What you need to do -> From the records below, give the number of lines that contain the string "slide", without any other text.

Records shown ->
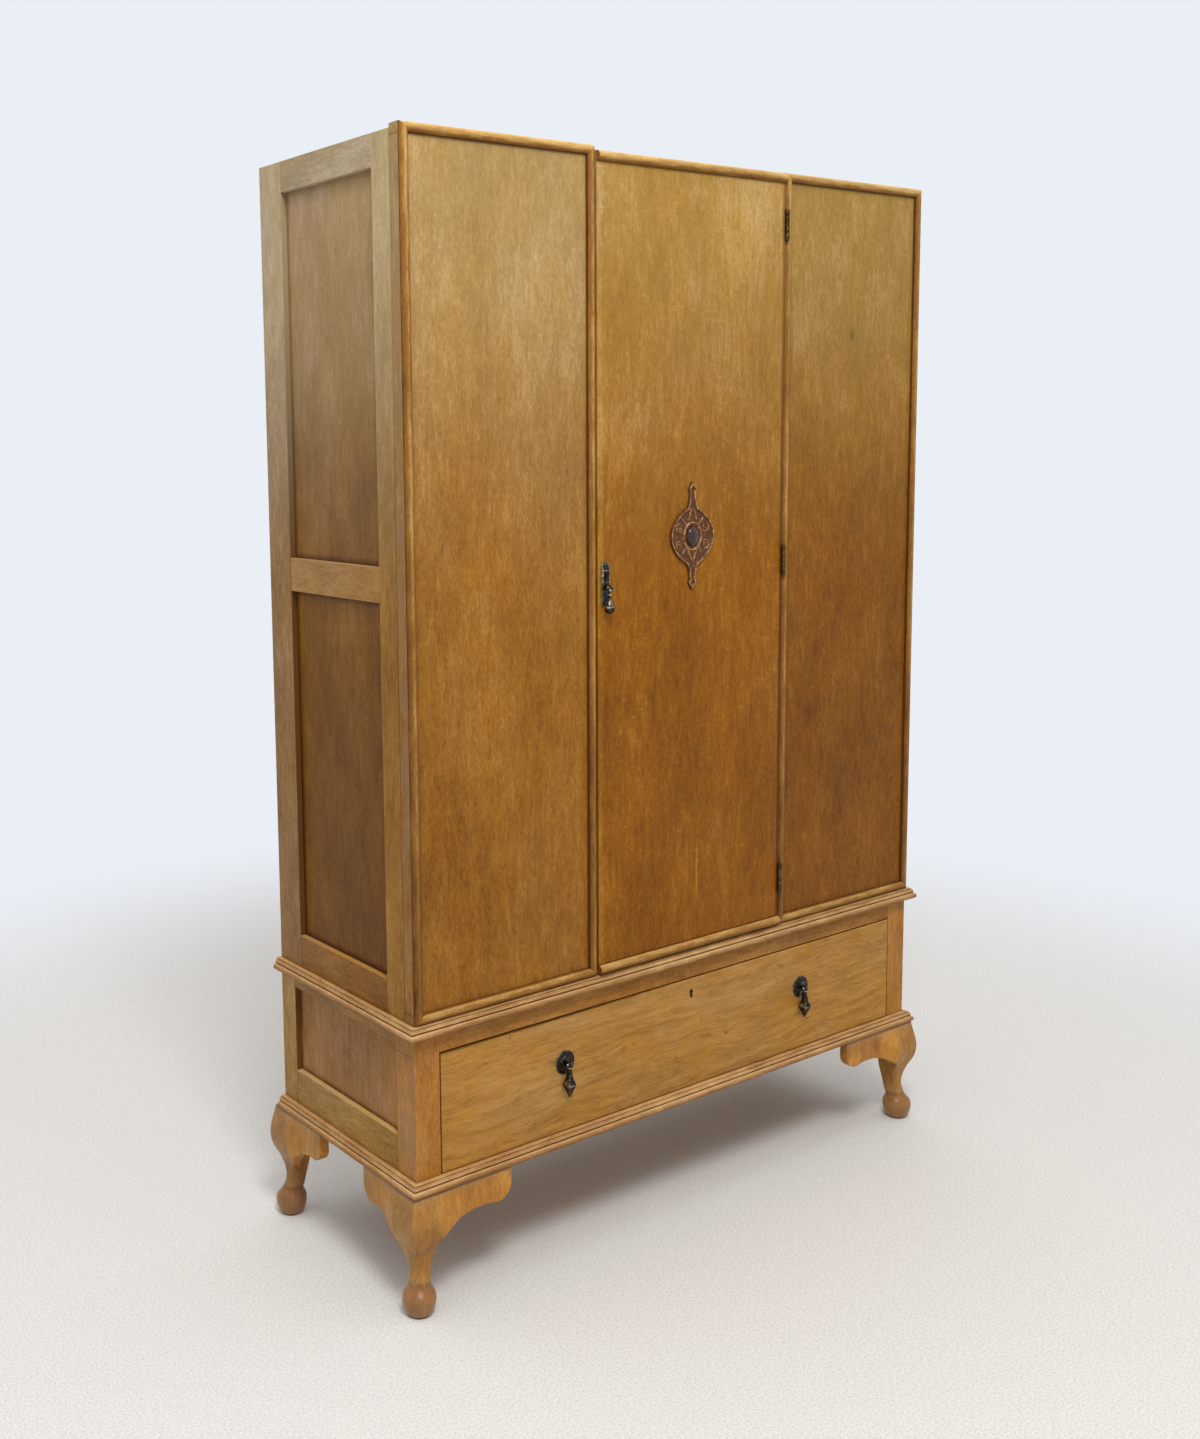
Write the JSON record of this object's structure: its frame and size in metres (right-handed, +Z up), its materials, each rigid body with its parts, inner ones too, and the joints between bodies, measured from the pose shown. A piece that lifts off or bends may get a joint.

==

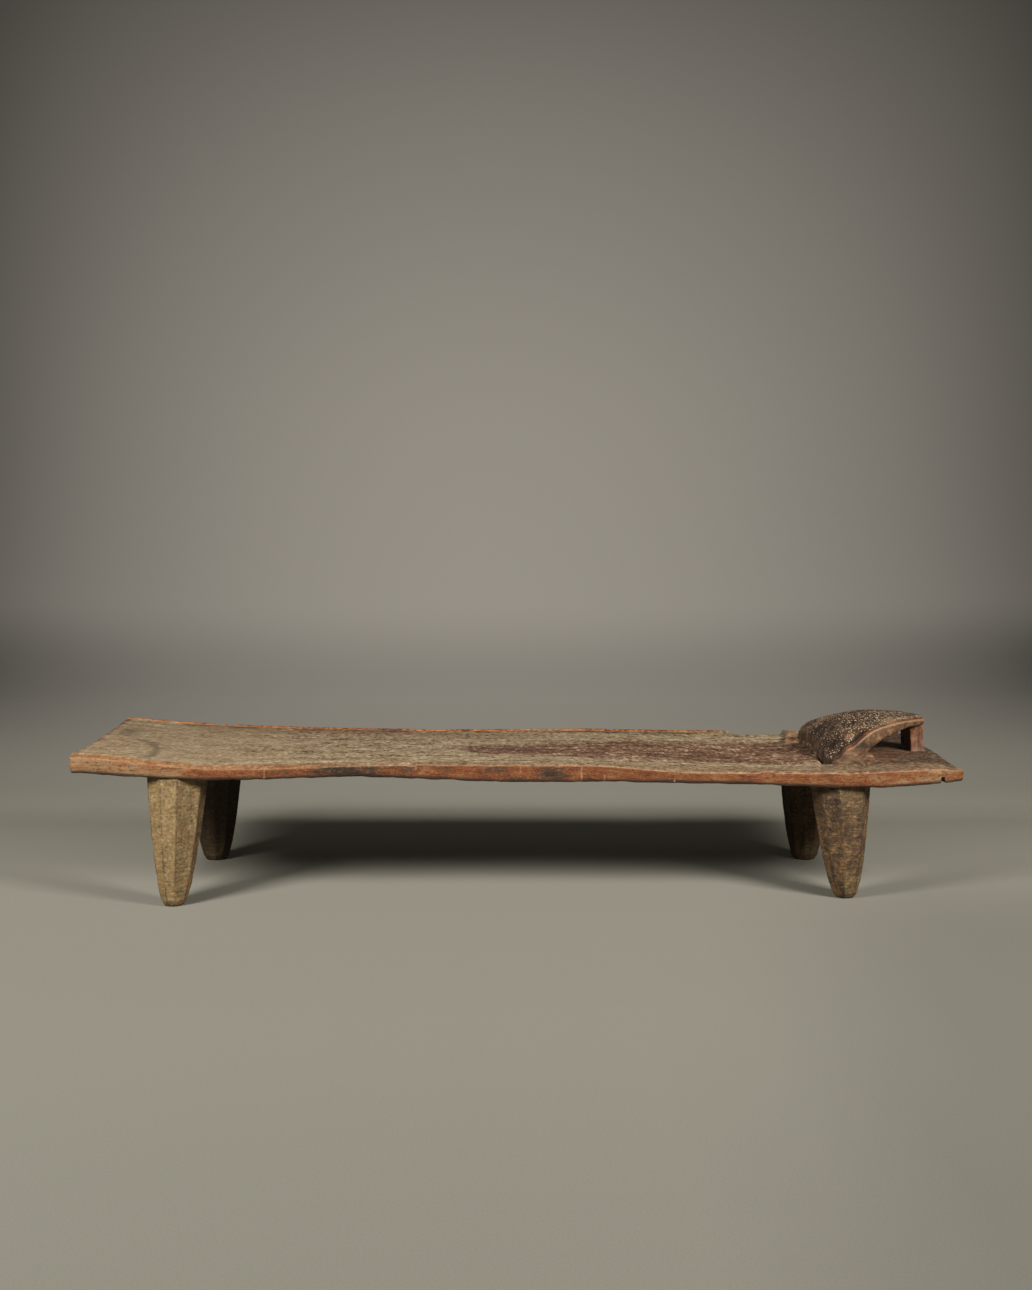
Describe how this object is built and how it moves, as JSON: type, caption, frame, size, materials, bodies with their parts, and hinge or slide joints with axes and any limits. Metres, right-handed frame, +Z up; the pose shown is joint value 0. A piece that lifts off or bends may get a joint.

--

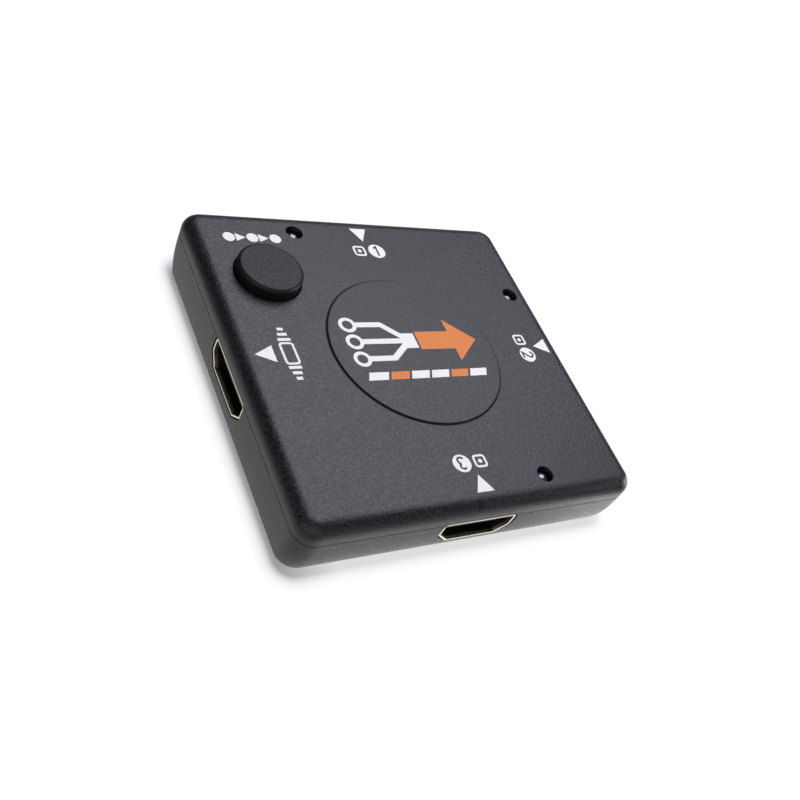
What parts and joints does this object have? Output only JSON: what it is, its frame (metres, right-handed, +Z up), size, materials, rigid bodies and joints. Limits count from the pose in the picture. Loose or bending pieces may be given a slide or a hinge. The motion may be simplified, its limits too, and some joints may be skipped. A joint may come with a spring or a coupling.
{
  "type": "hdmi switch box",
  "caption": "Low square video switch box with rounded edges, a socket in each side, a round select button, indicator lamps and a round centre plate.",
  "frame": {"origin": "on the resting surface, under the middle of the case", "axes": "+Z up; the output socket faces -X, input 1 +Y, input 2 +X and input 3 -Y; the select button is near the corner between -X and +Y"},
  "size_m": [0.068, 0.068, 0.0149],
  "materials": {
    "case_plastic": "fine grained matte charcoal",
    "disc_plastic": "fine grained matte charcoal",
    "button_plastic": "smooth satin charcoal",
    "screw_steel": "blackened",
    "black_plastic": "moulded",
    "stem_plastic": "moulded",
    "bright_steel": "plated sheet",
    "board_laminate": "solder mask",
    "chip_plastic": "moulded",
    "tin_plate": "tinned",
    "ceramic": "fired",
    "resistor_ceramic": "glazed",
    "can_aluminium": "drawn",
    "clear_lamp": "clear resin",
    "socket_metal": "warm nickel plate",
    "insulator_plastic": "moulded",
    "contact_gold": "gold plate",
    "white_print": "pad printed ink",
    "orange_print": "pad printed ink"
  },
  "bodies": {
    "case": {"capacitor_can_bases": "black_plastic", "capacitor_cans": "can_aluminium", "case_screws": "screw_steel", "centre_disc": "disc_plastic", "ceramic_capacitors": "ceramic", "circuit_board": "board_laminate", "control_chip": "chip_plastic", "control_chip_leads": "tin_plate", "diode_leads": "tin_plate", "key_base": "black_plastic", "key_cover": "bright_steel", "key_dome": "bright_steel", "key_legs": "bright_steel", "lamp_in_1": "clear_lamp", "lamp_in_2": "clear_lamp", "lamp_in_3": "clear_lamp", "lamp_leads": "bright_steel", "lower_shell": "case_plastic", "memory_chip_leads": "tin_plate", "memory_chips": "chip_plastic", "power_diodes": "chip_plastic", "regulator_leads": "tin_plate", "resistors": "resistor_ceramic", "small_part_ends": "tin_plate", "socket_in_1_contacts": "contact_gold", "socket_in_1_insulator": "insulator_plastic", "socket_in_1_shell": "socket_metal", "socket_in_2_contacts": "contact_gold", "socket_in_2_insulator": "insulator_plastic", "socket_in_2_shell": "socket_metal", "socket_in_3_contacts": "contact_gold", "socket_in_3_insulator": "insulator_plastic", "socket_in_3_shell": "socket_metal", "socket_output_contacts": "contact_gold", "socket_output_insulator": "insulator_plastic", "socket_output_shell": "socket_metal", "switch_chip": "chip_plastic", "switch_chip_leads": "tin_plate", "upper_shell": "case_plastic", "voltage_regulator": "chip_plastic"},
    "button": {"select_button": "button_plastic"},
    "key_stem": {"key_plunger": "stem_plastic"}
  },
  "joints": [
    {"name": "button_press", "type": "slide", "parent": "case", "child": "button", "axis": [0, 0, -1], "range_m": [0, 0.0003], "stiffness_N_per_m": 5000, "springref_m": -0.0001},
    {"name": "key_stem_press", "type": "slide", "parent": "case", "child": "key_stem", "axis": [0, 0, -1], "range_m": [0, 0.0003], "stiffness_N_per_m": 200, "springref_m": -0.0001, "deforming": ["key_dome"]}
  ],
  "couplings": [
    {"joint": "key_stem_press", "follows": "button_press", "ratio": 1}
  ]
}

Worked solution -> 4